VAINE: Visualization and AI for Natural Experiments
Grace Guo, Maria Glenski, ZhuanYi Shaw, Emily Saldanha, Alex Endert, Svitlana Volkova, Dustin Arendt
TL;DR
The paper tackles causal inference from observational data by leveraging natural experiments identified within real-world data. It introduces VAINE, a visual analytics system with three coordinated views that cluster by covariates to control confounding and estimate an average treatment effect via a cluster-weighted approach, $ATE = (1/N) * sum_{i=1}^{M} n_i b_i$. Through two usage scenarios on Auto MPG and Ames Housing, VAINE demonstrates how interactive clustering, outlier handling, and covariate inspection reveal subgroup heterogeneity and phenomena like Simpson’s paradox, enhancing human-in-the-loop causal reasoning.

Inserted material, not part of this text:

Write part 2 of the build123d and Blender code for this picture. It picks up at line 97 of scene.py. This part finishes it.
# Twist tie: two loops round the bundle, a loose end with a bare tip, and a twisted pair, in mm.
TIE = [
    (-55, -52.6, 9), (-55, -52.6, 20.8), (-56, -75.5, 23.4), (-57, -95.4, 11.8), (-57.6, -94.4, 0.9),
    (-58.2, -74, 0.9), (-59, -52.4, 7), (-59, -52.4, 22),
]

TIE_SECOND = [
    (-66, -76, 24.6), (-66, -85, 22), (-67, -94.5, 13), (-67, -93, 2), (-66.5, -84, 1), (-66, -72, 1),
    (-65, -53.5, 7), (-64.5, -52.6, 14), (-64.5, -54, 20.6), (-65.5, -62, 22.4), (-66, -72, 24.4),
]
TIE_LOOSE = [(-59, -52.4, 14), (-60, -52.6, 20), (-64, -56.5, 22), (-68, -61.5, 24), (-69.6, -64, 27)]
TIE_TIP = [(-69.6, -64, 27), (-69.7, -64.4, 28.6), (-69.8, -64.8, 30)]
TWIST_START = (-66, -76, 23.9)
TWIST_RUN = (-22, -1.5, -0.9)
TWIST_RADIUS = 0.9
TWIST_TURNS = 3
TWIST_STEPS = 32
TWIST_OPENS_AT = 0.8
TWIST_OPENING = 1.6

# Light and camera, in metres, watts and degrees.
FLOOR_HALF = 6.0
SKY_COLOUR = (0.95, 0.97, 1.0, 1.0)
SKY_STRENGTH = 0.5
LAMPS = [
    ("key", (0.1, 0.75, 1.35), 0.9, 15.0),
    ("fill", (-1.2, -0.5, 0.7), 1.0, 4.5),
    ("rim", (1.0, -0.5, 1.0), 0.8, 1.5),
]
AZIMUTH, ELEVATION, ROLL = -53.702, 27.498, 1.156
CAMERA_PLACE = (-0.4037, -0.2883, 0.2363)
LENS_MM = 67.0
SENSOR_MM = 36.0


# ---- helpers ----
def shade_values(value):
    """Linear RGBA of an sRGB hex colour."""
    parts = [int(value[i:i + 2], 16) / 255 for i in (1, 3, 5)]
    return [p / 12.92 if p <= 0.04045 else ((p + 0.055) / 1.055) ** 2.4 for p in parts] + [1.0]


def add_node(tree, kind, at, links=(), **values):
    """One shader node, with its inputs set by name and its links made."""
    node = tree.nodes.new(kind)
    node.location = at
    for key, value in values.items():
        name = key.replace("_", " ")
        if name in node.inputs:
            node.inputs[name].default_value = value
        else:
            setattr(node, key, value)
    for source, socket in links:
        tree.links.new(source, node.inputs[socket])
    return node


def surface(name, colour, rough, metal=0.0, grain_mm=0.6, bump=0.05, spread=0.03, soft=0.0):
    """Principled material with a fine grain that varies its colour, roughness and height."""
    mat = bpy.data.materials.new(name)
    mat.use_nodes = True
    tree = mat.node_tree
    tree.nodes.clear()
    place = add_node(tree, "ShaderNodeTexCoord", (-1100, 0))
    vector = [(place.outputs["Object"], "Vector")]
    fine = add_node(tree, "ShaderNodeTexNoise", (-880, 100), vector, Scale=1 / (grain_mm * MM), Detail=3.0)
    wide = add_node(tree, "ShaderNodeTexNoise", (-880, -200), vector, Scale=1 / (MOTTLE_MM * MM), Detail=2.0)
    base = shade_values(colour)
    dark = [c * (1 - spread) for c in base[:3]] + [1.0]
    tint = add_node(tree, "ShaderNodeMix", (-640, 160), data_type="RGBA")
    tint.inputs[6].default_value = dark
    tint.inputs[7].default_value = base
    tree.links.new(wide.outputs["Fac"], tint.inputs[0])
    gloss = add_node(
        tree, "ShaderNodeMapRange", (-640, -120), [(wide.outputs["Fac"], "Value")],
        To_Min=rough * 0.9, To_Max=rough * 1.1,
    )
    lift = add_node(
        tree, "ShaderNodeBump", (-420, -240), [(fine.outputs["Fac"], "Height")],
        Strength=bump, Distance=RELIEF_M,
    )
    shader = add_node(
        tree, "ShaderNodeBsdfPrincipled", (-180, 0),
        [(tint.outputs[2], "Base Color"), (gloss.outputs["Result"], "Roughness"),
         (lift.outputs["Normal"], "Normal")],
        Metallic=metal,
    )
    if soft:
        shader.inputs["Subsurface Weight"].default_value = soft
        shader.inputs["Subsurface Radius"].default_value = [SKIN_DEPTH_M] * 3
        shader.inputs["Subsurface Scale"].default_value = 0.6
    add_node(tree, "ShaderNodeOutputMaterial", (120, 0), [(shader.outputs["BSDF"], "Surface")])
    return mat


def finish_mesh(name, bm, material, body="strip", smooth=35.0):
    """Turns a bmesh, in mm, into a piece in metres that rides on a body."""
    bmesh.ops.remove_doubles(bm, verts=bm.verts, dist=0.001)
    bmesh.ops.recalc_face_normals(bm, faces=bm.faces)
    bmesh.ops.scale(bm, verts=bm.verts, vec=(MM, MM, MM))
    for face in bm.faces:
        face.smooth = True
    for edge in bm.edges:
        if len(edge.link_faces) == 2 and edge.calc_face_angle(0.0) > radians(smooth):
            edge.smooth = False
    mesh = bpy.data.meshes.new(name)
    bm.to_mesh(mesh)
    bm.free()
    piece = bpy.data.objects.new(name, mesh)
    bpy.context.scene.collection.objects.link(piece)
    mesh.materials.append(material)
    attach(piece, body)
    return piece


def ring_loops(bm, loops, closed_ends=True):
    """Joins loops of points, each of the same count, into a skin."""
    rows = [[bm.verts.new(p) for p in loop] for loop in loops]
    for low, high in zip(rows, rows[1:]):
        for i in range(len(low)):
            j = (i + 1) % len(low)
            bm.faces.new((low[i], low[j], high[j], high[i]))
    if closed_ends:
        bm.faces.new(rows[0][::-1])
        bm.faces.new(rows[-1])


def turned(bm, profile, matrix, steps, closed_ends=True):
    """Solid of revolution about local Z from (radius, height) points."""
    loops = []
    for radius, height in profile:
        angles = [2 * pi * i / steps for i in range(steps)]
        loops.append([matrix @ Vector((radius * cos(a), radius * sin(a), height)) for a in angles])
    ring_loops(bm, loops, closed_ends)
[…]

The work contributes a domain-agnostic tool that supports validation of causal claims and practical estimation of $ATE$ in observational settings, with implications for fields from economics to policy and model evaluation; it also outlines avenues to address nonlinearity, time-ordering, and scalability in future work.
Abstract
Natural experiments are observational studies where the assignment of treatment conditions to different populations occurs by chance "in the wild". Researchers from fields such as economics, healthcare, and the social sciences leverage natural experiments to conduct hypothesis testing and causal effect estimation for treatment and outcome variables that would otherwise be costly, infeasible, or unethical. In this paper, we introduce VAINE (Visualization and AI for Natural Experiments), a visual analytics tool for identifying and understanding natural experiments from observational data. We then demonstrate how VAINE can be used to validate causal relationships, estimate average treatment effects, and identify statistical phenomena such as Simpson's paradox through two usage scenarios.